┌──

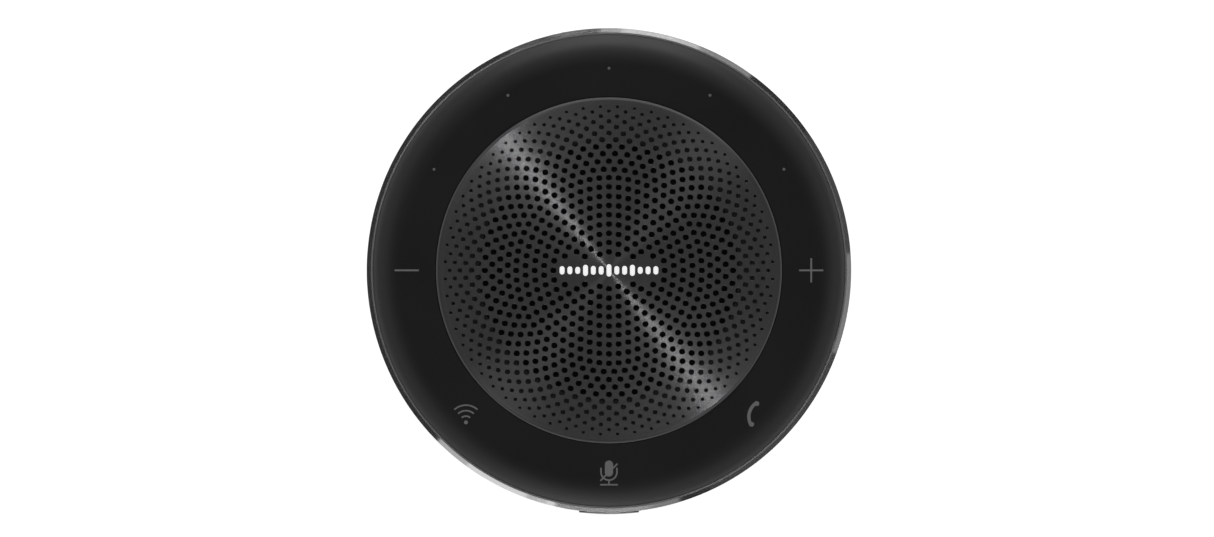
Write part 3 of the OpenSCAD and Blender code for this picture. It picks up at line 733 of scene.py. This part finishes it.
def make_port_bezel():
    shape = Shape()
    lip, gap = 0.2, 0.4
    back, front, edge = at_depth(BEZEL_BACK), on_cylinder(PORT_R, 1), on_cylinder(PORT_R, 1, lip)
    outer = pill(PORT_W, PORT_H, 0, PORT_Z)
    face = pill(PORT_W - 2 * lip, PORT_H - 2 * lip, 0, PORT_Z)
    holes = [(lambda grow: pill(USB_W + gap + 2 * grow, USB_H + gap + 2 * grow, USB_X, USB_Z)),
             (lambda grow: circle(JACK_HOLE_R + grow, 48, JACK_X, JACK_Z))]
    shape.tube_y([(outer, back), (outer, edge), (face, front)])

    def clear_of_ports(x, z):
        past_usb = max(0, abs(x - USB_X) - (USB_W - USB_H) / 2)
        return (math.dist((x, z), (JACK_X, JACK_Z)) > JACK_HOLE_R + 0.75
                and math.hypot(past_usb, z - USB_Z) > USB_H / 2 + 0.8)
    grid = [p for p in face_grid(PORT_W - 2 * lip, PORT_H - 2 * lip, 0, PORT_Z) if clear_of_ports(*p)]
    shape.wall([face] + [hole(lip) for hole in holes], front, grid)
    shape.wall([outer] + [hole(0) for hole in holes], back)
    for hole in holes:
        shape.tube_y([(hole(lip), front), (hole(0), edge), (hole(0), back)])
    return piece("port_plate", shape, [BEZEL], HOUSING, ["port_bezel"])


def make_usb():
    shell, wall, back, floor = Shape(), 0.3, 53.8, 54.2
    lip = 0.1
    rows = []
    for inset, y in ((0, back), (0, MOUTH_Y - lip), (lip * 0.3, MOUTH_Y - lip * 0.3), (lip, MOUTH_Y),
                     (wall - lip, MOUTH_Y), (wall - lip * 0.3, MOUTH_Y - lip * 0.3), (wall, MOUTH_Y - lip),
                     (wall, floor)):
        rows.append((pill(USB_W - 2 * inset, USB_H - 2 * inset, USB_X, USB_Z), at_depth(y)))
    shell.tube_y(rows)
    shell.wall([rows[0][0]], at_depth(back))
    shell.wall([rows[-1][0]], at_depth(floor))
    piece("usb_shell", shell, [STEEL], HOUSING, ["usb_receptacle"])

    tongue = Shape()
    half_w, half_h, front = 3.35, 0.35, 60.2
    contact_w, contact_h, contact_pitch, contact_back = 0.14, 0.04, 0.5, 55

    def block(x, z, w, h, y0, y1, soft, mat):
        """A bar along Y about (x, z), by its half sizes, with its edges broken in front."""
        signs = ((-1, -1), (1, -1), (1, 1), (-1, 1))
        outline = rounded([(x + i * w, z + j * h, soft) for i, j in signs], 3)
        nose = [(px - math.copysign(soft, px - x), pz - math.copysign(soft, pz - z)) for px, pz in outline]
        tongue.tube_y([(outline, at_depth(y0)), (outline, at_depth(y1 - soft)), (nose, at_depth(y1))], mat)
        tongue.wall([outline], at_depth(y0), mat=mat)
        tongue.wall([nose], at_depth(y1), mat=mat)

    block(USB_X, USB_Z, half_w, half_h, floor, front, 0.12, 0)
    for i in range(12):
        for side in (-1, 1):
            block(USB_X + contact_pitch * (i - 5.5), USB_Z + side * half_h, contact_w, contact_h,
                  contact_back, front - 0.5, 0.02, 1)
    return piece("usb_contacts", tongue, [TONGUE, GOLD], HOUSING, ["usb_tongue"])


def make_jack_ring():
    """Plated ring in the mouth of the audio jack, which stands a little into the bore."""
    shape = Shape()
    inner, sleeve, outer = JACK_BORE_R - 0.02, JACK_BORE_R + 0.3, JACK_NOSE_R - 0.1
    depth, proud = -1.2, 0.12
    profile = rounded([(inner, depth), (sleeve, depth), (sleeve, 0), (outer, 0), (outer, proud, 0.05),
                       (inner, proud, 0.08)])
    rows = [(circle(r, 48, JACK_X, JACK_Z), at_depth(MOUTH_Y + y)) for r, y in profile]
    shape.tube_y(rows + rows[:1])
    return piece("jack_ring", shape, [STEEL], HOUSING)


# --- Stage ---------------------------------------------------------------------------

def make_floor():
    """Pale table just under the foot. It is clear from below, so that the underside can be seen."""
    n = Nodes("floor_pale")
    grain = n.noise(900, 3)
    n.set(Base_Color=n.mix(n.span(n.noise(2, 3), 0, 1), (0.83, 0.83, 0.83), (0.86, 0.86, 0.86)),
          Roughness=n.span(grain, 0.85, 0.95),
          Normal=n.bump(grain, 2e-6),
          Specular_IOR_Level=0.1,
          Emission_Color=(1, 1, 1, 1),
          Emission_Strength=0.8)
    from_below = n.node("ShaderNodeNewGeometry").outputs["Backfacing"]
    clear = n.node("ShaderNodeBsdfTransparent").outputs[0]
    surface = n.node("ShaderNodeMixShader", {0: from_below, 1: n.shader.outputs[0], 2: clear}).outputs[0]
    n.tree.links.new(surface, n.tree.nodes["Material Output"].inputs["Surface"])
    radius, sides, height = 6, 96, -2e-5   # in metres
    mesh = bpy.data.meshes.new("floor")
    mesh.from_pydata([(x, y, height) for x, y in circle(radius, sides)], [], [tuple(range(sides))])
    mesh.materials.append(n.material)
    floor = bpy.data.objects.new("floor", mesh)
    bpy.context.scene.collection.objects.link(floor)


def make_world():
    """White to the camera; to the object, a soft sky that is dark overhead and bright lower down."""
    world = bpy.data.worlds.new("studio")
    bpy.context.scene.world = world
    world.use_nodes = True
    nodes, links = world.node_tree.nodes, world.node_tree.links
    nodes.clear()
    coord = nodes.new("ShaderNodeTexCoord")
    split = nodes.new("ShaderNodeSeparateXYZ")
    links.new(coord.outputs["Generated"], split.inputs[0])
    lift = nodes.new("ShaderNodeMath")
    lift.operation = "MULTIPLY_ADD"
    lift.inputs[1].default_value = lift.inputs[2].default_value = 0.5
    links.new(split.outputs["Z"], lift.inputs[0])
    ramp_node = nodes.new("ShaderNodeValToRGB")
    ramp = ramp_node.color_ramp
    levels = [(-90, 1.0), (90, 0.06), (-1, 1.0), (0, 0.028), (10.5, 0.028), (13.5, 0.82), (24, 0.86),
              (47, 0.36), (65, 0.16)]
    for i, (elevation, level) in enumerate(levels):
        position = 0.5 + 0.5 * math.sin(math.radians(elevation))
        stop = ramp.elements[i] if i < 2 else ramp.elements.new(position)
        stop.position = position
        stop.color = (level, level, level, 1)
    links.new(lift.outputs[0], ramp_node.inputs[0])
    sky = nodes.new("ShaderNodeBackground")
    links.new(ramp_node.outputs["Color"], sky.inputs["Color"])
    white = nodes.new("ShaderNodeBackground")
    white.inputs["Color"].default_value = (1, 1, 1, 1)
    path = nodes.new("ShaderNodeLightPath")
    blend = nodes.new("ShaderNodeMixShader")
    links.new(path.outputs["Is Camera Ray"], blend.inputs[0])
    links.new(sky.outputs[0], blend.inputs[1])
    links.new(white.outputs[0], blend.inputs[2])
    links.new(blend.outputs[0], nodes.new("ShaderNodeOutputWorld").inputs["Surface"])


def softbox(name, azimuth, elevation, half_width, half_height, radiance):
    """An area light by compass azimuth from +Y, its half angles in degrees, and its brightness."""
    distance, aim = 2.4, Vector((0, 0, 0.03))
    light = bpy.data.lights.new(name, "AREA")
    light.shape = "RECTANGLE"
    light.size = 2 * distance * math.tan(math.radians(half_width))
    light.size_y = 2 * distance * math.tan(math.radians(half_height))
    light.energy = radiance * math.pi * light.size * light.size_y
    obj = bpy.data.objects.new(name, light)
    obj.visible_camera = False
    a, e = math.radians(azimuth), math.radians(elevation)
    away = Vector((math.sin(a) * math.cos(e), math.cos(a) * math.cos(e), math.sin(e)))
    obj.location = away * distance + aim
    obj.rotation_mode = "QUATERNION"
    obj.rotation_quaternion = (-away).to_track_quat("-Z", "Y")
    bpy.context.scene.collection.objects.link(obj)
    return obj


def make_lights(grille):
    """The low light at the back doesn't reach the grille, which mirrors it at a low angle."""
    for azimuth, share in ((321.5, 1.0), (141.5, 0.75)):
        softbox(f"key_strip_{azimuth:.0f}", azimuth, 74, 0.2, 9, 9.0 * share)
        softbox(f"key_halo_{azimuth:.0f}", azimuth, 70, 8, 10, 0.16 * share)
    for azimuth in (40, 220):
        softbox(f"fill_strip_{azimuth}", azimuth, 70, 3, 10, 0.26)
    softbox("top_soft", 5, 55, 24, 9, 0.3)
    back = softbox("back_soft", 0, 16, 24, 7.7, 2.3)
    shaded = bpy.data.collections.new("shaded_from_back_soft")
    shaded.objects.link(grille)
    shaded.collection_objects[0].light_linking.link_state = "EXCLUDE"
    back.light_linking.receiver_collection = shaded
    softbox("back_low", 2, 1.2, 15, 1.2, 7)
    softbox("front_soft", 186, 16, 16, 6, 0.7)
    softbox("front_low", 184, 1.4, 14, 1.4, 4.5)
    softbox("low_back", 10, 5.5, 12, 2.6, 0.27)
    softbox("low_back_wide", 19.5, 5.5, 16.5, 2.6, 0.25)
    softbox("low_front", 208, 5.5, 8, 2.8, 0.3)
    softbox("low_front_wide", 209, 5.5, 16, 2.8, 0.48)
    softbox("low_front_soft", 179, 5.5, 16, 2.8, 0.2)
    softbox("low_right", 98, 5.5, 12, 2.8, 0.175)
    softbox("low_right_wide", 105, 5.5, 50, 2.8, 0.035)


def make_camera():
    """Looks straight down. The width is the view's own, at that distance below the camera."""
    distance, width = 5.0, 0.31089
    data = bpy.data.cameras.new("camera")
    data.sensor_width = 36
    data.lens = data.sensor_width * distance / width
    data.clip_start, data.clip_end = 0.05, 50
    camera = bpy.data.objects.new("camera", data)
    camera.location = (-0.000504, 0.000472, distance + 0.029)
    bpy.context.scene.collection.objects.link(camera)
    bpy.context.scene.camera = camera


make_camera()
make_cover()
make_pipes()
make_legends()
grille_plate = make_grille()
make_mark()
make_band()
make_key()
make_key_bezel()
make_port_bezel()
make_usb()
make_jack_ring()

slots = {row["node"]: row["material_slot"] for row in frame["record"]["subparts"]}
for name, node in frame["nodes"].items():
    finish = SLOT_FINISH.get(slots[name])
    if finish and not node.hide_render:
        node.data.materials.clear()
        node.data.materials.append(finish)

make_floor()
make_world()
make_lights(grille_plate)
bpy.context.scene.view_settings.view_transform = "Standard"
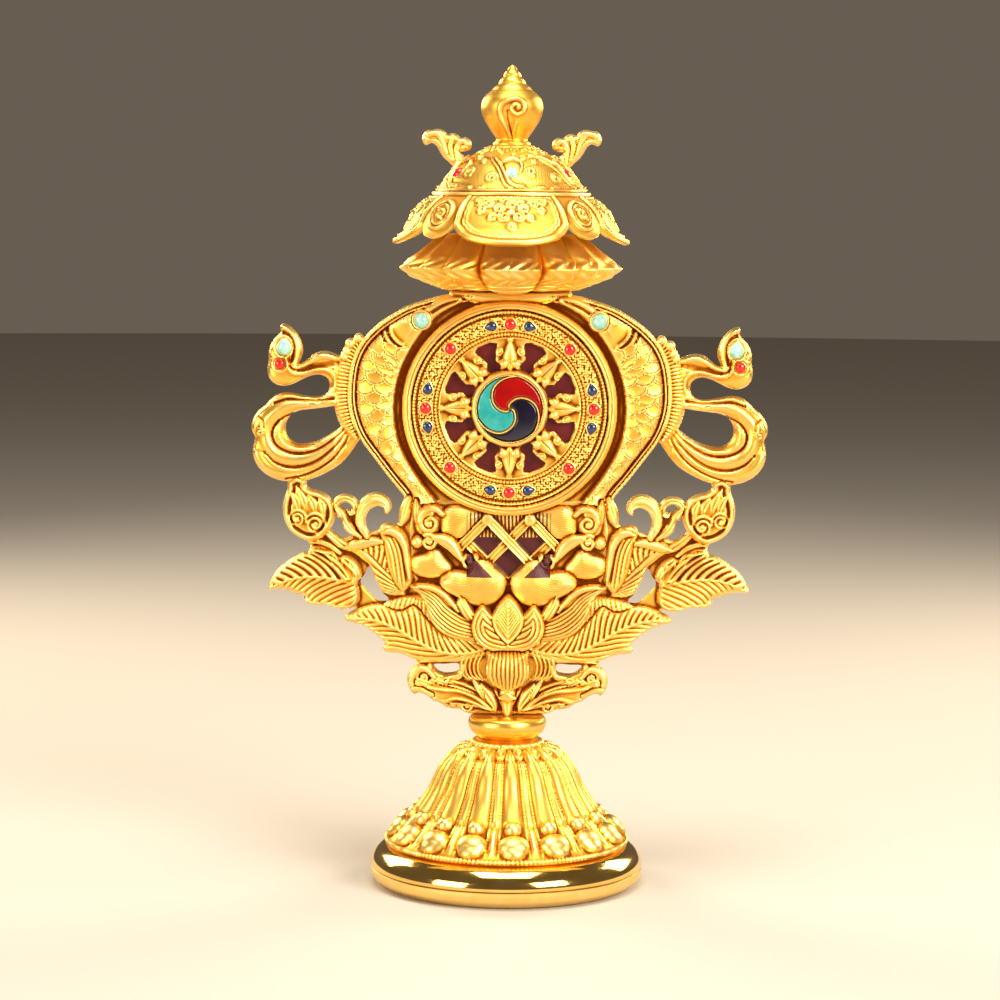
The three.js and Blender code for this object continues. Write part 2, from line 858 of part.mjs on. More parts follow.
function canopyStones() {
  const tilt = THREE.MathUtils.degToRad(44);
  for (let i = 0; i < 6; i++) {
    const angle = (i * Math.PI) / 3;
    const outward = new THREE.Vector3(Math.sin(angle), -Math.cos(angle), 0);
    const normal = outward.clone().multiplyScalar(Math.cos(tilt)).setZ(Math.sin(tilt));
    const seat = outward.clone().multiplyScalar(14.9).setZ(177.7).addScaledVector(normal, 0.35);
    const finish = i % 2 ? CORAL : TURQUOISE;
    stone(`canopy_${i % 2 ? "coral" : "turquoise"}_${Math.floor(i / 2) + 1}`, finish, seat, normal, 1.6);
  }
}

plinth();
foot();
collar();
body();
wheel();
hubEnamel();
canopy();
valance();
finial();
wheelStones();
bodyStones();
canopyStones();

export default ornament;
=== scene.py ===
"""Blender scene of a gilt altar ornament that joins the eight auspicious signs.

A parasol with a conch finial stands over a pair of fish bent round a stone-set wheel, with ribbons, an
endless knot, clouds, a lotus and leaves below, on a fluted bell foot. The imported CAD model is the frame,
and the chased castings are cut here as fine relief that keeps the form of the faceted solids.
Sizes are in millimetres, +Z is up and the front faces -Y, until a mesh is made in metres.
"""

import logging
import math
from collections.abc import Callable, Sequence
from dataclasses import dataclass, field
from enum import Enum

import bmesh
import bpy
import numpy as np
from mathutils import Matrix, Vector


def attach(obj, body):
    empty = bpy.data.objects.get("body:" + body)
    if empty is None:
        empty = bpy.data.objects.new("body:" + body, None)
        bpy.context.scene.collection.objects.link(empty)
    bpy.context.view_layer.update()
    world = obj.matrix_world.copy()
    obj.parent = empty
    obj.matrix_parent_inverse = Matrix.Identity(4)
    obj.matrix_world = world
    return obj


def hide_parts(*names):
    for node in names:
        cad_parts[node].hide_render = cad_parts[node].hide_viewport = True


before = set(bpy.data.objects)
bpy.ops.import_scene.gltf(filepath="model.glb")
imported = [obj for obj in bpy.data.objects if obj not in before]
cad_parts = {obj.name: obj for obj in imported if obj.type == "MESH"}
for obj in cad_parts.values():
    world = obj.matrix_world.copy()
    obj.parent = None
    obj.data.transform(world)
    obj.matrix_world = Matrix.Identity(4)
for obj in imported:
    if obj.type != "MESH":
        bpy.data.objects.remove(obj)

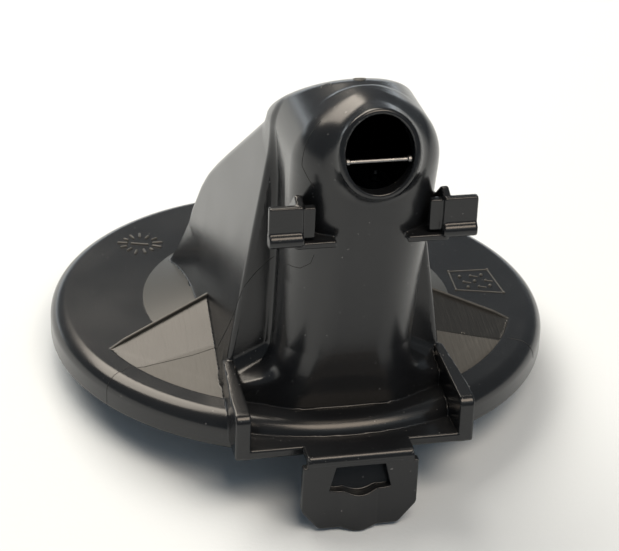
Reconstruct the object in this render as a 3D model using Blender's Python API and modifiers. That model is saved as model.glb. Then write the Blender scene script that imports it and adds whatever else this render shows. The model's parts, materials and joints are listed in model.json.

└──

▶ Objective
In the listing above, locate the line containing "seat, normal, 1.6);" and the line containing "for node in". Extract those two lines and every line between them, exactly as written, and only those.

▶ Written response
    stone(`canopy_${i % 2 ? "coral" : "turquoise"}_${Math.floor(i / 2) + 1}`, finish, seat, normal, 1.6);
  }
}

plinth();
foot();
collar();
body();
wheel();
hubEnamel();
canopy();
valance();
finial();
wheelStones();
bodyStones();
canopyStones();

export default ornament;
=== scene.py ===
"""Blender scene of a gilt altar ornament that joins the eight auspicious signs.

A parasol with a conch finial stands over a pair of fish bent round a stone-set wheel, with ribbons, an
endless knot, clouds, a lotus and leaves below, on a fluted bell foot. The imported CAD model is the frame,
and the chased castings are cut here as fine relief that keeps the form of the faceted solids.
Sizes are in millimetres, +Z is up and the front faces -Y, until a mesh is made in metres.
"""

import logging
import math
from collections.abc import Callable, Sequence
from dataclasses import dataclass, field
from enum import Enum

import bmesh
import bpy
import numpy as np
from mathutils import Matrix, Vector


def attach(obj, body):
    empty = bpy.data.objects.get("body:" + body)
    if empty is None:
        empty = bpy.data.objects.new("body:" + body, None)
        bpy.context.scene.collection.objects.link(empty)
    bpy.context.view_layer.update()
    world = obj.matrix_world.copy()
    obj.parent = empty
    obj.matrix_parent_inverse = Matrix.Identity(4)
    obj.matrix_world = world
    return obj


def hide_parts(*names):
    for node in names:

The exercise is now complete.